Fr. Larry
Q) Who are the oppressed?
A) Those identifiable social groups who are used or manipulated by others for the sake of greed, self-gratification, power, or the need to control are the oppressed.
Q) Who are the oppressors?
A) Those leaders, groups, governments, or established authorities of any institution who use, manipulate, or control the well being of others, especially through the use of power or wealth, are the oppressors.
Q) What is the oppressed consciousness?
A) The oppressed often adopt the consciousness of the oppressor and even admire and envy their oppressor. The self-justifying point of view of the oppressor is thus internalized by the oppressed contributing to their own difficulty and suffering. It is true: “Power corrupts and absolute power corrupts absolutely.” But, the opposite is equally true: “Powerlessness corrupts, and absolute powerlessness corrupts absolutely.”
Q) What happens when oppression becomes unbearable?
A) When their suffering becomes unbearable the oppressed may, as happens at times, rise up and overthrow the oppressor, but this is nearly always done in order that they might themselves become the oppressor. As Reinhold Niebuhr once observed, “The problem with revolutions is that they change who holds the power but not how power is held.”
Q) What, then, is the goal?
A) The goal is not to overthrow the oppressors, but to liberate the whole world so that no one oppresses another.
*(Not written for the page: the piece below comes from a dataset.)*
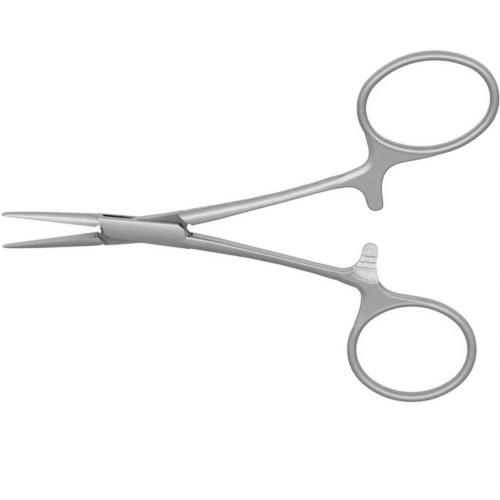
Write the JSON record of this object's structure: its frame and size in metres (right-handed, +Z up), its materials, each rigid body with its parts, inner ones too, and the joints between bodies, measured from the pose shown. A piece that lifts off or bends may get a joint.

Q) How is the world to be liberated?
A) The problem is essentially spiritual and, therefore, intractable to all efforts other than those which are essentially spiritual. Love and ahimsa are the gifts of the spiritual life which make possible the creation of a new and liberated humanity.
Q) Does this mean that only Christians can can bring about liberation?
A) No, of course not. Christians must, therefore, be willing to join with and work with men and women of wisdom and purity of heart whatever their distinctive spiritual practices as long as those spiritual practices are bent toward compassion, nonviolence, and the good of all. The ordinary saints and satyagrahas of every faith, as well as humanists committed to the principle of gemeinschaftsgefuhl (community feeling) will have a natural affinity and appreciation for one another in this work.
Q) What are the liberating practices of the Christian community?
A) Those practices of prayer, meditation, contemplation, devotion and “charity,” which lead to an awareness of communion, of at-one-ment, with the Mystery we call God, and in which Christians experience Christ as our peace, are, for the Christian, the means by which human consciousness may be transformed and the despair of oppression rendered null.
Q) Are these individual or communal practices?
A) Spiritual reality, mystical reality, is inherently paradoxical. We are both many and one. Christians see themselves as individual members of one body; therefore, while spirituality is intensely personal it is never purely individualistic.
Q) How far does this unity extend?
A) Since “God is above all, through all, and in all” (Ephesians 4:6), Christians will seek the flowering of that unity in peace, which itself has to do with what is complete and harmonious and results in respect for the dignity of every human being, reverence for all life, and a physically, economically, politically, culturally, emotionally, intellectually, environmentally, and “ecologically sustainable global civilization.”
Q) How are Christians and other spiritual persons to go about such work?
A) Love and non-violence must be a passion. Non-violence also calls for courage, for each votary “must be a messenger, a prophet, speaking truth and exposing lies.” But it is love that makes courage possible for one cannot be loving and afraid at the same time, and passion saves ahimsa from becoming a mere policy. “One with passion expresses it in every act” (Gandhi). The non-violence of the votary arises from having experienced the transcendent which brings peace and wisdom within. Violence is needed to protect what is external, love and non-violence protect one’s spirit, and make service to the anawim possible.
Q) Isn’t all this utopian?
A) Such a perspective assumes a disconnected duality of the “natural” and “spiritual” that is more illusory than real. It can only be good to do good everywhere and always — in life or death, on earth or in heaven. The worldly criteria of success measures nothing. However, even if we were to use the world’s criteria of success and failure, those of the Way believe it better to fail at love, and compassion, and liberation than to succeed in unkindness, malice, or oppression. There is only one possible way out of violence and oppression, and that is love and non-violence. Should we not pursue that possibility even if at times it sounds utopian or impossible? If the peace makers come to be known as the children of God, and the pure of heart come to see God, then ultimately love cannot be defeated.